The doctor had been observing his friend for over a month, with constantly growing curiosity. Monsalvat's intelligence seemed to have grown sharper and deeper. He was still weak in body but his mind was keener than ever. He reasoned with irrefutable logic, and divined his opponent's arguments at a word. Torres attributed this mental fitness to mental exercise. His patient talked with no one but his host, did not go out, read very little; but all day long he was occupied in thinking and remembering, trying to interpret his past life, trying to understand the significance of the life he was then experiencing. He spent hours analyzing the persons he knew, and with extraordinary penetration. Torres was more than once overcome with amazement when Monsalvat guessed his thoughts.

"Why should you be startled?" Monsalvat asked him on a certain occasion. "What has happened is simply this. I am living from within now. Up to six months ago I lived from without, superficially; and the life I lived seemed to be the life of other people rather than my own. It was an objective, a false, a lying kind of life. Just like your own and that of nearly everyone. A materialistic kind of life, never transcending the commonplace, devoid of mystery, and of genuinely spiritual anxiety. But now my eyes are open and I begin to understand. I have analyzed myself, I have looked within; and I have discovered a great many things there that I knew nothing of. I know now what there is in me, and what parts of it are worth something, and what I must give to others. And I even begin to suspect why I am alive!"

"I knew before that...."

Torres stopped abruptly, not caring to end his sentence. He pretended to have forgotten what he wanted to say.

"Why don't you go on? Have you really forgotten what was on the tip of your tongue? Well, I know what it was. You were going to say that all that happened this past year, and the love I found, would lead me straight to ... mysticism!"

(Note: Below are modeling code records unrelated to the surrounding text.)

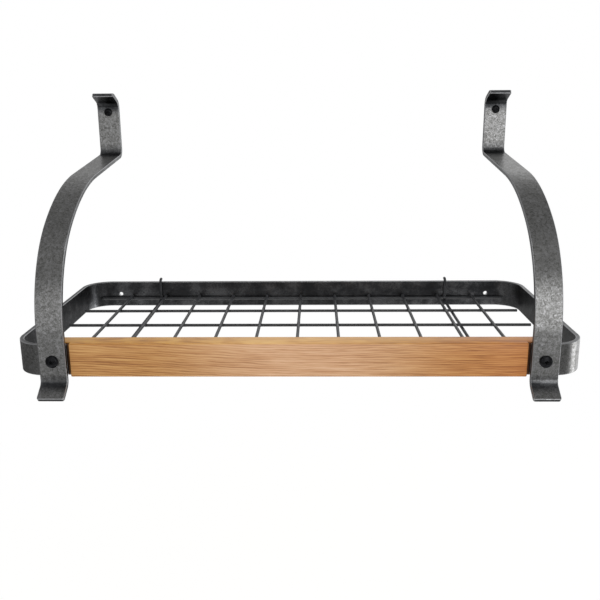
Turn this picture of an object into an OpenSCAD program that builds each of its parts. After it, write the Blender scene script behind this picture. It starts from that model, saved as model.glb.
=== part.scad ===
// Wall-mounted pot rack: a steel band bent to a tray outline, a wood front rail,
// two bowed flat-bar arms, a loose welded wire grid and the two hooked rods it lies on.
// Millimetres. X runs along the rack, the wall is the plane Y = 0 and the room is on
// the -Y side, Z is up. The origin lies midway between the two upper wall screws.

/* [Shelf band] */
// Overall width of the band
shelf_w = 610; // [540:5:760]
// Depth from the wall to the front face of the band
shelf_d = 290; // [250:5:340]
// Height of the bar that the band is bent from
band_h = 35; // [32:0.5:45]
// Thickness of the band's bar
band_t = 4.8; // [3:0.1:6]
// Outer radius of the four bent corners
corner_r = 34.5; // [25:0.5:45]
// Radius of the wall holes in the back of the band
band_hole_r = 2.75; // [2:0.05:3.5]

/* [Arms] */
// Distance from the band's side to each arm's centre line
arm_inset = 45.5; // [40:0.5:65]
// Width of the arm's flat bar
arm_w = 29; // [24:0.5:32]
// Thickness of the arm's flat bar
arm_t = 4.8; // [3:0.1:6]
// Height of the upper wall screws above the band's lower edge
screw_height = 270; // [245:5:340]
// Straight plate above the wall screw
plate_above = 5.5; // [5:0.5:12]
// Straight plate below the wall screw
plate_below = 48; // [30:1:60]
// Length of the flat part of the top lip
lip_len = 18.5; // [10:0.5:25]
// Angle through which the top lip is bent forward from the plate
lip_turn = 67; // [40:1:80]
// Inside radius of the lip, elbow and foot bends
bend_r = 8; // [5:0.5:12]
// Fall of the straight run below the horizontal
run_fall = 7; // [3:0.5:15]
// Radius of the upper half of the bow
bow_upper_r = 232; // [180:2:240]
// Angle of the upper half of the bow
bow_upper_turn = 29; // [15:1:35]
// Radius of the lower half of the bow
bow_lower_r = 136; // [100:2:145]
// Angle through which the foot is bent forward
foot_turn = 56; // [30:1:75]
// Length of the flat part of the foot
foot_len = 16; // [8:0.5:25]
// Depth of the bent foot's start below the band's lower edge
foot_drop = 2.5; // [0:0.5:8]

/* [Wood rail] */
// Height of the rail
rail_h = 37; // [34:0.5:46]
// Thickness of the rail from front to back
rail_t = 24.5; // [18:0.5:32]
// Distance that the rail stands proud of the band's front
rail_proud = 1; // [0:0.5:3]
// Gap between an arm's edge and the rail's shoulder
shoulder_gap = 3; // [1:0.5:6]
// Play between the rail's tenon and the band
tenon_play = 0.2; // [0.1:0.05:0.5]

/* [Wire grid] */
// Diameter of the grid's wire
wire_d = 3.7; // [3:0.1:4.5]
// Depth that a crossing wire is sunk into the wire below by the weld
weld_sink = 0.4; // [0.1:0.1:0.8]
// Distance from a long wire's end to the first cross wire
end_bay = 48; // [30:1:60]
// Gap between the long wires' ends and the band's nearer side
side_play = 10.2; // [5:0.2:16]
// Distance between the two front long wires
front_bay = 43; // [30:1:60]
// Sideways shift of the loose grid from the middle
grid_shift = -2; // [-4:0.5:4]
// Gap between the grid and the rods, and in front of the risers
grid_play = 0.3; // [0.3:0.05:0.8]
// Gap between the back long wire's ends and the band's bent corners
corner_play = 0.6; // [0.4:0.1:4]

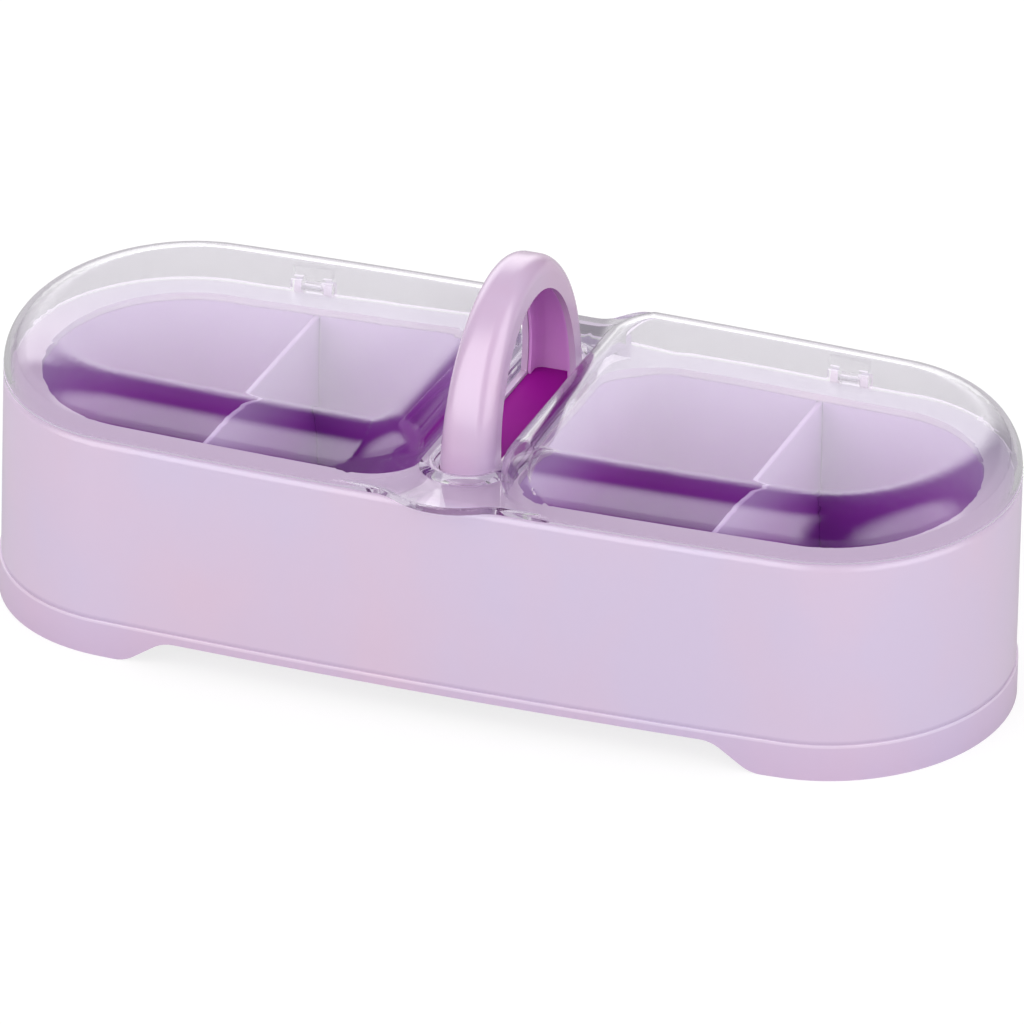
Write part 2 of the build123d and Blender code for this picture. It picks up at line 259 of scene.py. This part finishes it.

"What? No, no, not that, exactly."

But that was exactly what he had been thinking. Monsalvat knew how abhorrent to a man as orderly and normal, as submissive to society's dicta, as Torres, the word "mysticism" must be. The doctor had come to admit society's responsibility for much of the unhappiness in the world; but he had no sympathy for those heroic acts necessary to drive out injustice. He admired Monsalvat but at the same time considered his passion for redeeming others a form of insanity. According to Torres a normal man should accept things as they are. The rebel, he who at sight of the suffering of life's victims, breaks out into indignant accusations or takes up some useless but heroic work, was, in his estimation, a madman.